Attempting this acquisition without a team of specialist advisors is akin to navigating a minefield blindfolded. The regulatory and commercial complexities of the UK online gambling market are unique. You require a solicitor whose practice is focused on gaming law; they will understand the nuances of the UKGC’s requirements and can draft the SPA with appropriate gaming-specific warranties. Similarly, your accountant must be experienced in the sector, familiar with gambling taxation (Gross Gaming Yield, etc.), and the audit of player fund accounts.

The cost of these specialists is a fundamental and non-negotiable part of the acquisition budget. They act as your insurance policy, identifying risks you may miss and structuring the deal to protect your interests. Ask for client references and evidence of past successful iGaming M&A transactions. A general high-street solicitor or accountant, no matter how competent, will lack the specific knowledge to safeguard you effectively in this niche field.

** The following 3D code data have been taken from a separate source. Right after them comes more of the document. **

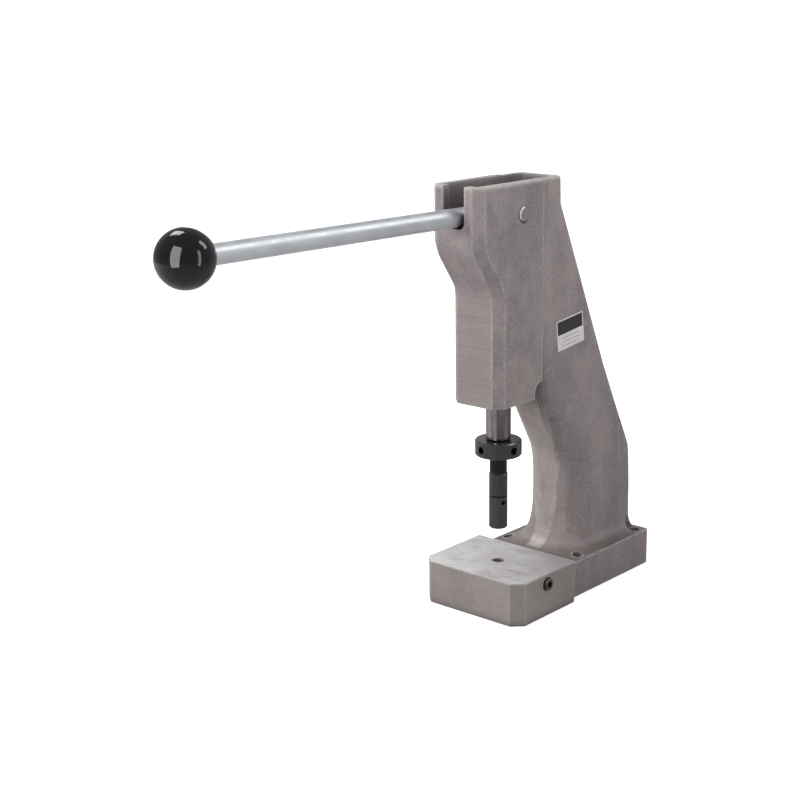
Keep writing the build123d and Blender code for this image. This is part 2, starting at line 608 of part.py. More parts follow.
def make_ball_knob():
    """Ball handle with a mould seam and a flat mouth round the rod."""
    ball = Pos(0, 0, BALL_DIST) * Sphere(BALL_D / 2)
    ball -= Pos(0, 0, BALL_DIST - BALL_MOUTH - 5) * Cylinder(BALL_D, 10)
    seam = Cylinder(BALL_D / 2 + 1, SEAM_W) - Cylinder(BALL_D / 2 - SEAM_DEPTH, SEAM_W + 1)
    ball -= Pos(0, 0, BALL_DIST) * seam
    depth = INSERT_LEN + 1
    ball -= Pos(0, 0, BALL_DIST - BALL_MOUTH + depth / 2 - 0.5) * Cylinder(INSERT_D / 2, depth + 1)
    return lever_place() * ball


# ---------------------------------------------------------------- label
def make_side_label():
    """Thin blank rating plate stuck to the right side of the column."""
    top_x = column_side_x(LABEL_Z + LABEL_H / 2)
    bottom_x = column_side_x(LABEL_Z - LABEL_H / 2)
    lean = math.atan2(bottom_x - top_x, LABEL_H)
    side = Plane(
        origin=((top_x + bottom_x) / 2 + 0.02, LABEL_Y, LABEL_Z),
        x_dir=(0, 1, 0),
        z_dir=(math.cos(lean), 0, math.sin(lean)),
    )
    plate = Rot(0, 0, LABEL_TILT_DEG) * Box(LABEL_W, LABEL_H, LABEL_T)
    plate = fillet(plate.edges().filter_by(Axis.Z), 1.0)
    return side * Pos(0, 0, LABEL_T / 2) * plate


def column_side_x(z):
    """Half width of the column's neck at height z."""
    (z0, low), (z1, high) = NECK_LEVELS.items()
    share = (z - z0) / (z1 - z0)
    return low[2] + (high[2] - low[2]) * share


# ---------------------------------------------------------------- write the nodes
os.makedirs("parts", exist_ok=True)

NODES = {
    "frame": make_frame(),
    "anvil_block": make_anvil_block(),
    "block_screws": make_block_screws(),
    "block_dowels": make_block_dowels(),
    "die_set_screw": make_die_set_screw(),
    "ram_bush_lower": make_bush(HEAD_BOTTOM_Z + 0.5, HEAD_BOTTOM_Z + BUSH_LEN - 0.05),
    "ram_bush_upper": make_bush(CAVITY_FLOOR_Z - BUSH_LEN + 0.05, CAVITY_FLOOR_Z - 0.5),
    "ram": make_ram(),
    "lock_ring": make_lock_ring(),
    "tool_spindle": make_tool_spindle(),
    "press_pad": make_press_pad(),
    "pad_set_screw": make_pad_set_screw(),
    "lever_hub": make_lever_hub(),
    "hub_bushes": make_hub_bushes(),
    "hub_washers": make_hub_washers(),
    "pivot_pin": make_pivot_pin(),
    "knee_pin": make_pin(KNEE_PIN_D, KNEE_Y, KNEE_Z),
    "knee_circlips": make_clips(KNEE_PIN_D, KNEE_Y, KNEE_Z),
    "toggle_links": make_toggle_links(),
    "wrist_pin": make_pin(WRIST_PIN_D, 0, WRIST_Z),
    "wrist_circlips": make_clips(WRIST_PIN_D, 0, WRIST_Z),
    "handle_rod": make_handle_rod(),
    "knob_insert": make_knob_insert(),
    "ball_knob": make_ball_knob(),
    "side_label": make_side_label(),
}

for name, part in NODES.items():
    write(name, part)
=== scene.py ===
"""Looks for the bench-top toggle press: materials, floor, light and camera. Units are metres."""

import json
import math

import bpy
from mathutils import Matrix, Vector


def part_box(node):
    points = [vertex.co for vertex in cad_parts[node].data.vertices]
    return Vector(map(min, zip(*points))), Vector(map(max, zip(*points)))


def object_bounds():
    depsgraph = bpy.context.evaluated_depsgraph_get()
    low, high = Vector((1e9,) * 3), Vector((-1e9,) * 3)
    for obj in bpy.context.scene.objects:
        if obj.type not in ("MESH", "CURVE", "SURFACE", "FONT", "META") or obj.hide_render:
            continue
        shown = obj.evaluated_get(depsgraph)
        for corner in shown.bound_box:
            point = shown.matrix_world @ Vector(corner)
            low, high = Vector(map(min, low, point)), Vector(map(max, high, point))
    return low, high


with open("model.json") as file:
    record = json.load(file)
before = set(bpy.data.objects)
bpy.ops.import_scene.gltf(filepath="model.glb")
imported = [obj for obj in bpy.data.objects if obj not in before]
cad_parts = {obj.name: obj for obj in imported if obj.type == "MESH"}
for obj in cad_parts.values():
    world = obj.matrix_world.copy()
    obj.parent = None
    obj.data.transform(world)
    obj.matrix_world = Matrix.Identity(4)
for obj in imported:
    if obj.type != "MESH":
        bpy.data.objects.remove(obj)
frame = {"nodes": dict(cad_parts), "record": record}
cad_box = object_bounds()
nodes = frame["nodes"]

Y, Z = 1, 2                     # places of the axes in a point or a normal
BEVEL_SAMPLES = 6
RECESS_SAMPLES = 8


# ---------------------------------------------------------------- node-tree helper
def srgb(red, green, blue):
    """Linear colour from 0-255 display values."""
    return tuple((c / 255) ** 2.2 for c in (red, green, blue)) + (1.0,)


def grey(level):
    """Colour with the same linear value in all three channels."""
    return (level,) * 3 + (1,)


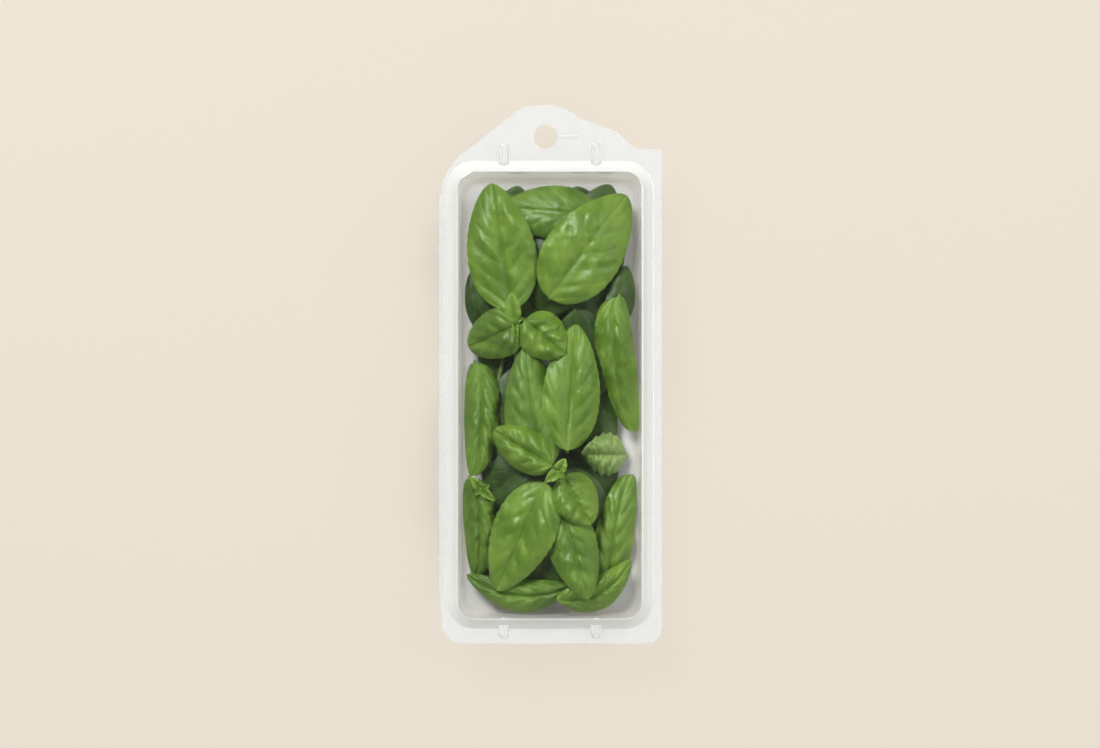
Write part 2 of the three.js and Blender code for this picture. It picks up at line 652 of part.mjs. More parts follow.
// One piece, turned and placed in plan over the pile so far. relief flattens the leaves where
// the pack is shallow.
function makePiece(item, order, relief, surface) {
  const colours = { leaf: SHADES[order % SHADES.length], stem: STEM_GREEN, tip: TIP_GREEN };
  const color = colours[item.kind];
  const material = new THREE.MeshStandardMaterial({ color, roughness: 0.5, metalness: 0 });
  const mesh = new THREE.Mesh(new THREE.BufferGeometry(), material);
  mesh.name = item.name;
  mesh.rotation.z = THREE.MathUtils.degToRad(item.heading);
  mesh.position.set(item.at[0] * floorHalf, floorMiddle + item.at[1] * floorHalfLength, 0);
  if (item.kind === 'leaf') {
    mesh.updateMatrixWorld(true);
    const grid = leafGrid(item);
    const sheet = drape(grid, mesh.matrixWorld, surface);
    grid.forEach((row, i) => row.forEach((point, j) => {
      point.z = sheet[i][j] + relief * leafRise(point, item);
    }));
    mesh.geometry = bladeGeometry(grid);
  } else {
    mesh.geometry = item.kind === 'stem' ? stemGeometry(item) : tipGeometry(item, relief);
  }
  return mesh;
}

// A piece with its length shared out over the length of the floor.
function fitted(item) {
  return item.kind === 'tip' ? item : { ...item, length: item.length * lengthShare };
}

// Fills the pack from the floor up. In a shallow pack the leaves lie flatter, until the lid closes.
function fillPack() {
  const { floor, ceiling } = packLimits();
  for (let relief = 1; relief > 0.2; relief -= 0.1) {
    const surface = floor.slice();
    let clear = true;
    const meshes = PILE.map((item, order) => {
      const mesh = makePiece(fitted(item), order, relief, surface);
      const high = settle(mesh, surface);
      for (const cell of high.keys()) {
        clear = clear && surface[cell] + LEAF.lidGap < ceiling[cell];
      }
      return mesh;
    });
    if (clear) {
      return meshes;
    }
  }
  throw new Error('the pile is too tall for the pack');
}

// ---- Assembly -----------------------------------------------------------------------------

function clearPlastic(color) {
  return new THREE.MeshStandardMaterial({
    color,
    roughness: 0.12,
    metalness: 0,
    transparent: true,
    opacity: 0.3,
  });
}

function named(name, geometry, material) {
  const mesh = new THREE.Mesh(geometry, material);
  mesh.name = name;
  return mesh;
}

const pack = new THREE.Group();
pack.add(named('tray', makeTray(), clearPlastic(0xe9eeee)));
pack.add(named('lid', makeLid(), clearPlastic(0xf0f4f4)));
pack.add(named('hinge_film', makeHinge(), clearPlastic(0xf0f4f4)));
pack.add(...fillPack());

export default pack;
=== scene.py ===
"""Looks of a hang-tab clamshell pack of fresh basil: clear sheet, leaves, stems and tips."""

import logging
import math
from dataclasses import dataclass, field
from enum import Enum

import bpy
import numpy as np
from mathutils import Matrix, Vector


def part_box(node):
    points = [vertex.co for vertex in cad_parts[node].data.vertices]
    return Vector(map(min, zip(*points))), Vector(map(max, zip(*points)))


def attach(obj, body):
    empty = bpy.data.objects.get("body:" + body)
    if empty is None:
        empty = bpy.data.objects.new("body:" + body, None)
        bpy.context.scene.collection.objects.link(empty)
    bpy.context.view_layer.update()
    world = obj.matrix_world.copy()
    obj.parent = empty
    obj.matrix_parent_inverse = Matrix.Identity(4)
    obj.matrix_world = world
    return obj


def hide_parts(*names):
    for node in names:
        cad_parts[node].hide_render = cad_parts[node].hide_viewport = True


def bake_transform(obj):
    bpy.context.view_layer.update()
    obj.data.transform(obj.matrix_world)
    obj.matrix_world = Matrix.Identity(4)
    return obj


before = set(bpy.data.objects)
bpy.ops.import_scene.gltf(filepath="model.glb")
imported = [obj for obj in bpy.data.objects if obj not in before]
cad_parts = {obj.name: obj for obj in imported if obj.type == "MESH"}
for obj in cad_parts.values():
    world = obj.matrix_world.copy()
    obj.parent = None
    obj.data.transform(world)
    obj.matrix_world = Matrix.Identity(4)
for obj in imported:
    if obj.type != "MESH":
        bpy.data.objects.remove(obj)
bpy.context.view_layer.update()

log = logging.getLogger("basil_pack")
MM = 0.001
Colour = tuple[float, float, float]
Place = tuple[float, float, float]
Plan = tuple[float, float]
Points = np.ndarray


# ---- Finishes ------------------------------------------------------------------------------


class Slot(Enum):
    """Material slots of the record."""

    PLASTIC = "clear_plastic"
    LEAF = "leaf"
    STEM = "stem"
    TIP = "growing_tip"


@dataclass(frozen=True)
class PlasticFinish:
    """Clear formed sheet, made milky white in places: partly the sheet's haze and partly painted
    reflection.
    """

    name: str
    clearness: float
    tint: Colour = (0.97, 0.985, 0.99)
    roughness: float = 0.06
    ior: float = 1.46
    shadow: float = 0.985


@dataclass(frozen=True)
class BladeFinish:
    """Satin leaf surface with pale veins and a duller underside."""

    name: str
    dark: Colour
    light: Colour
    vein: Colour
    under: Colour
    pairs: float = 6.0
    vein_strength: float = 0.4
    roughness: tuple[float, float] = (0.4, 0.54)
    bump: float = 0.35


@dataclass(frozen=True)
class StalkFinish:
    """Smooth green stalk, paler along its ridges."""

    name: str
    dark: Colour
    light: Colour
    roughness: float = 0.42


Finish = PlasticFinish | BladeFinish | StalkFinish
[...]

Long-Term Strategy for Growing Your Acquired Casino Admiral Business

Once the acquisition is complete and integrated, the focus shifts to growth and evolution. The UK market is mature and highly competitive, so a clear strategy is essential. This may involve refreshing the brand’s marketing, enhancing the player experience with new game categories (like live casino), or improving mobile optimisation. Leveraging the existing player database for targeted retention campaigns is often more cost-effective than pure acquisition.

Consider the strategic differentiators. Could you introduce innovative responsible gambling tools, a superior loyalty programme, or exclusive content? Long-term success also depends on maintaining an impeccable compliance record, as any sanction damages reputation and profitability. Ultimately, growing the business is about building on the solid foundation you have so carefully acquired, nurturing the player community, and adapting to the ever-changing landscape of UK online gambling with agility and integrity.